La roue existe en Égypte depuis 2780 av. J.-C. (Obenga, La géométrie…, p. 32), elle est probablement connue en Nubie et on sait qu’en Afrique orientale où les routes semblent peut-être plus nombreuses, la roue existe (Diop-Maes, Ibidem, p. 162). Au-delà de la roue, le moulin à vent est inventé non en Europe mais en Perse au 7ème s. ap. J.-C., puis gagne l’Espagne au 10ème s. ap. J.-C. avant d’atteindre toute l’Europe (Diop-Maes, Ibidem, p. 163). Il est aujourd’hui bien connu qu’aucune région du monde n’a le monopole des inventions techniques et découvertes : l’étoile Sirius découverte en Europe en 1862 alors que les Dogons du Mali l’avaient découverte depuis le 13ème s. ap. J.-C. d’après Griaule. Aussi étonnant que cela puisse paraître, pour l’école traditionnelle des Dogons, le compagnon de Sirius effectue une rotation annuelle autour de son propre axe, ce que l’astronomie moderne n’a encore ni confirmé, ni infirmé (Diop, Civilisation…, pp. 404-405).
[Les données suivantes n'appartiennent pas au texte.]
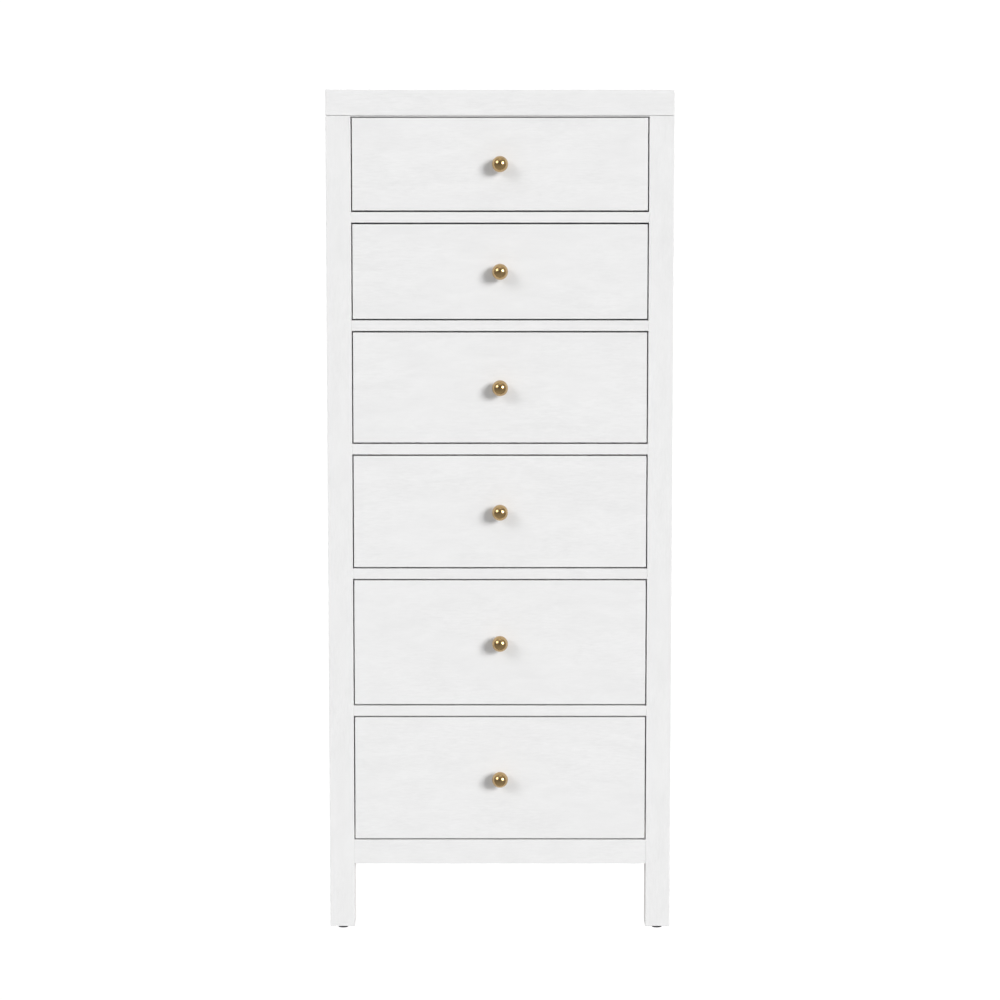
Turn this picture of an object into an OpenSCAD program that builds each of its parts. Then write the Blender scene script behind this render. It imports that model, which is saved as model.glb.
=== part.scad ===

Si l’archétype de l’écriture égyptienne a été découverte à Qostul en Nubie dès la fin du 4ème millénaire (Diop, Civilisation…, p. 134), on sait depuis 1998 avec l’archéologue allemand Dreyer, que cette écriture égyptienne (de 3400 av. J.-C.) est désormais la plus ancienne du monde (Ankh 8/9, p. 88). L’écriture grecque semble dérivée de l’égyptienne par le biais de la phénicienne (les Grecs à travers Cadmos ont assez souligné l’origine phénicienne de leur écriture : Diogène Laerce VII 30), les Phéniciens à travers la cosmogonie de Sanchonation, soutenant la dérivation de leur écriture de l’égyptienne et Senenmout l’Égyptien soutenant la même idée (Desroches, Hatshepsout, 2002, p. 337). Selon Dapper le savon fabriqué en Afrique Noire était « beaucoup meilleur que celui de l’Europe » (Diop-Maes, Ibidem, p. 163). Je donne ces exemples pour dire que l’Afrique Noire a aussi été l’actrice des grandes inventions de l’humanité : elle aurait pu aussi se développer par l’acquisition de techniques qui ne lui sont pas inaccessibles.
Donc contrairement aux affirmations de Pétré-Grenouilleau, on peut voir dans la traite et ses conséquences, les causes du mal développement de l’Afrique
Noire. Seule une relative stabilité permettrait l’accumulation du savoir et par voie de conséquence une forme de développement.